** Short problem **
Extract all lines in the data that contain the word "context".

** Given data **
········
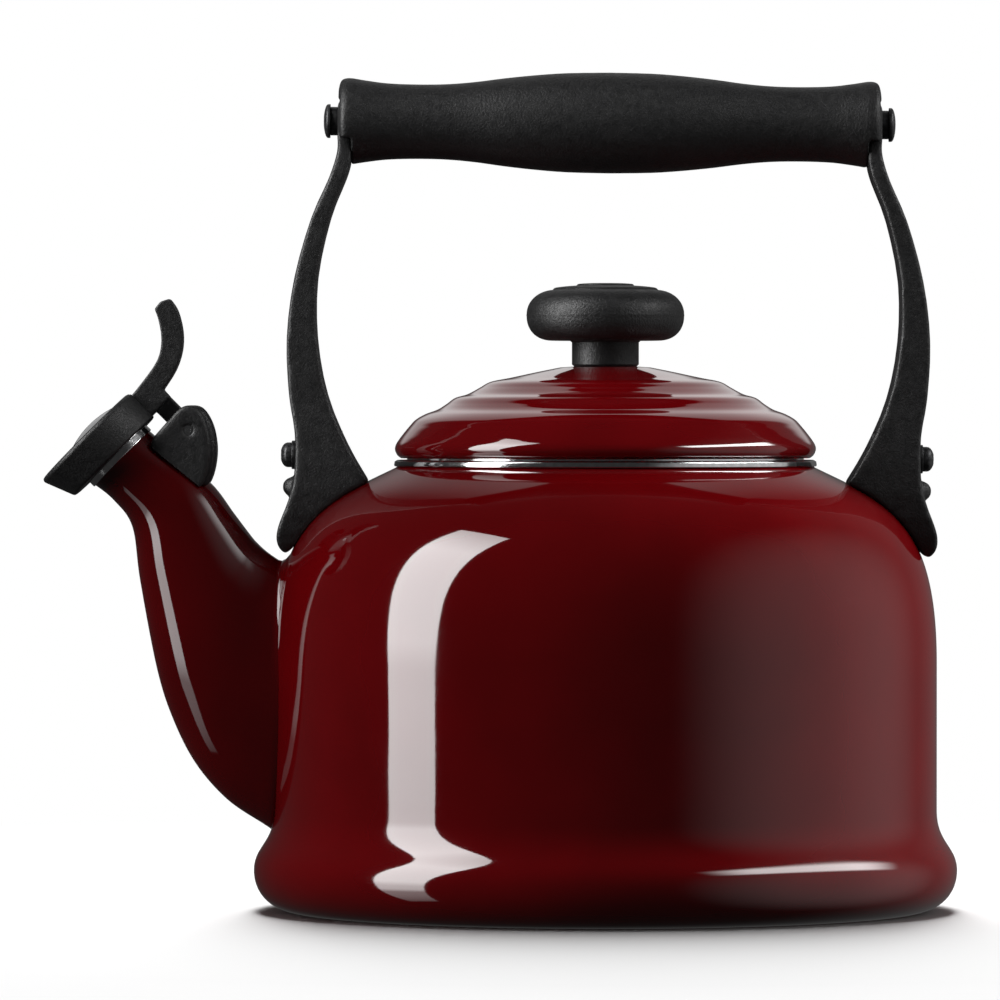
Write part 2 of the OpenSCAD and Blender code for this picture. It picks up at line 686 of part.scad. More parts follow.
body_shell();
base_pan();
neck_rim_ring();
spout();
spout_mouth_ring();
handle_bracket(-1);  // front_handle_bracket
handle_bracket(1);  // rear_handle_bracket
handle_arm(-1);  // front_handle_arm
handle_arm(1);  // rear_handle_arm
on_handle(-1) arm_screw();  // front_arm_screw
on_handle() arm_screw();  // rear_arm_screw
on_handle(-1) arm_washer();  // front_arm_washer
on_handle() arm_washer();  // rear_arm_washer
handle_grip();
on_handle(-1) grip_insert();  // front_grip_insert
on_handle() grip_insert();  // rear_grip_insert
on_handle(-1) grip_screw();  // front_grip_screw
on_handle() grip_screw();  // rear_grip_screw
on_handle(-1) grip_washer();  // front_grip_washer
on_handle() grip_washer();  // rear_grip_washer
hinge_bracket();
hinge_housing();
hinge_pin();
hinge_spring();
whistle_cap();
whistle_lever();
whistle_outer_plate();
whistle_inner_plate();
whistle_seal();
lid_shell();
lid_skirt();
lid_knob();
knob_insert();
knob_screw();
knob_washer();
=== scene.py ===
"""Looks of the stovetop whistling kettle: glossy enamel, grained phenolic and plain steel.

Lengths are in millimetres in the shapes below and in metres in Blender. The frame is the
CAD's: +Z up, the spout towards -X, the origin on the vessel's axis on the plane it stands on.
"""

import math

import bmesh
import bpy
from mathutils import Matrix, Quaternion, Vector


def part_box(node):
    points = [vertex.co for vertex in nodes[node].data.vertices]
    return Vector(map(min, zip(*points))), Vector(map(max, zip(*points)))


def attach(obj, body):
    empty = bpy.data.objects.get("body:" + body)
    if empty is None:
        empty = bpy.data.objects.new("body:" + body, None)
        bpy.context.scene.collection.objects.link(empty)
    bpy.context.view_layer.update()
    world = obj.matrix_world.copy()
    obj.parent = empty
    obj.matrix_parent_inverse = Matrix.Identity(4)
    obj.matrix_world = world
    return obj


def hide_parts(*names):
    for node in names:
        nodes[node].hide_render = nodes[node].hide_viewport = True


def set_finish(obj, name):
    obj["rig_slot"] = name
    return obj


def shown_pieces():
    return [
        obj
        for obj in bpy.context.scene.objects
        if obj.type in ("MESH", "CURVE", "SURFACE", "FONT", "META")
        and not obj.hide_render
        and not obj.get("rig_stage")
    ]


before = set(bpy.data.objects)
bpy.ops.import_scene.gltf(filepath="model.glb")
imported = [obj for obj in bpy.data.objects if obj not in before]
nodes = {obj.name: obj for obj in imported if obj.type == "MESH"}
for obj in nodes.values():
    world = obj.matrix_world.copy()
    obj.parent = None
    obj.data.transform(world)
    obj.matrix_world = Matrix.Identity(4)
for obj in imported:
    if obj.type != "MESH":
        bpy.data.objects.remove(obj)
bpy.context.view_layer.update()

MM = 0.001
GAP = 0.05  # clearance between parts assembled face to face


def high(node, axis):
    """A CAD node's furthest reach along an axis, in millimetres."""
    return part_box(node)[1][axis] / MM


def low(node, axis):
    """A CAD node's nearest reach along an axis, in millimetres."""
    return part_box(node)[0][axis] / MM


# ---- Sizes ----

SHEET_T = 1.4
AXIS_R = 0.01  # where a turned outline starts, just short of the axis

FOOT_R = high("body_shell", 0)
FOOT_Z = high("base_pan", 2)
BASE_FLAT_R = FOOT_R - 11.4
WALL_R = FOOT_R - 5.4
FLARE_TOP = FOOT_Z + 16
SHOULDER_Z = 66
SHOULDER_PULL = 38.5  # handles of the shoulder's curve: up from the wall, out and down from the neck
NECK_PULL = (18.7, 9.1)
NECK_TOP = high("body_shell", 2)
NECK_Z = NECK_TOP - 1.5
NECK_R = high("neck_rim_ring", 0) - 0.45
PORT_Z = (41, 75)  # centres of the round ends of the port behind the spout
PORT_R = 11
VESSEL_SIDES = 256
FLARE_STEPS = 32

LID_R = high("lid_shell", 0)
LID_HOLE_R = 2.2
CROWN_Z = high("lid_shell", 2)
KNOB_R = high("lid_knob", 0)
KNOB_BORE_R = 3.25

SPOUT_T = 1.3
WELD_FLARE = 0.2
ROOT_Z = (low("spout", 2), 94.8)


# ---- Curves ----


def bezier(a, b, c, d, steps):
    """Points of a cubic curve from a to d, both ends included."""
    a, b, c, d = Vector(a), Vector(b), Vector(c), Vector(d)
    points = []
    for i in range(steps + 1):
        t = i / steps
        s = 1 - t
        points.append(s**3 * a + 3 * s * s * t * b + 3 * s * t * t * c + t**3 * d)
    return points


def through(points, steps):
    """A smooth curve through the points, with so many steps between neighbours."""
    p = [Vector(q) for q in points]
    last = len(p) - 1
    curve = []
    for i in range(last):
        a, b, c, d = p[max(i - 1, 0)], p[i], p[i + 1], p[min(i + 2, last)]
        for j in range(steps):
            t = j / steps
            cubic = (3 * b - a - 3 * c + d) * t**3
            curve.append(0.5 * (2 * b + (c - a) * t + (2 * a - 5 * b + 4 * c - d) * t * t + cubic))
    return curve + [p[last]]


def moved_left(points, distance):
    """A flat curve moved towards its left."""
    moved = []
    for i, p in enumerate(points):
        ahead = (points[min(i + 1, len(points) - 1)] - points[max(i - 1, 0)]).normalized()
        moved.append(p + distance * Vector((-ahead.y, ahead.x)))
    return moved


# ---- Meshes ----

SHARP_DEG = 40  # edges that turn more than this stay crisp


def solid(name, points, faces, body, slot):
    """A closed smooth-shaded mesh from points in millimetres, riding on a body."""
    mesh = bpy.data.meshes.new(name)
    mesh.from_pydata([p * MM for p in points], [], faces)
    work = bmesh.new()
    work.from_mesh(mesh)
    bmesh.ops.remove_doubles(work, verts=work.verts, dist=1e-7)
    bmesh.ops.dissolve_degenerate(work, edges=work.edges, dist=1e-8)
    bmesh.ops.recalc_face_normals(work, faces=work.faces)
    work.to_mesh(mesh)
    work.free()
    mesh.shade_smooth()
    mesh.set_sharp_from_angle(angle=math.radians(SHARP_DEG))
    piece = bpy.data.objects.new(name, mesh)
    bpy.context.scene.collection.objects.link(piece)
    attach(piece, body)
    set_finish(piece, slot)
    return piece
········
** Result of this exercise **
        bpy.context.scene.collection.objects.link(empty)
    bpy.context.view_layer.update()
        for obj in bpy.context.scene.objects
bpy.context.view_layer.update()
    bpy.context.scene.collection.objects.link(piece)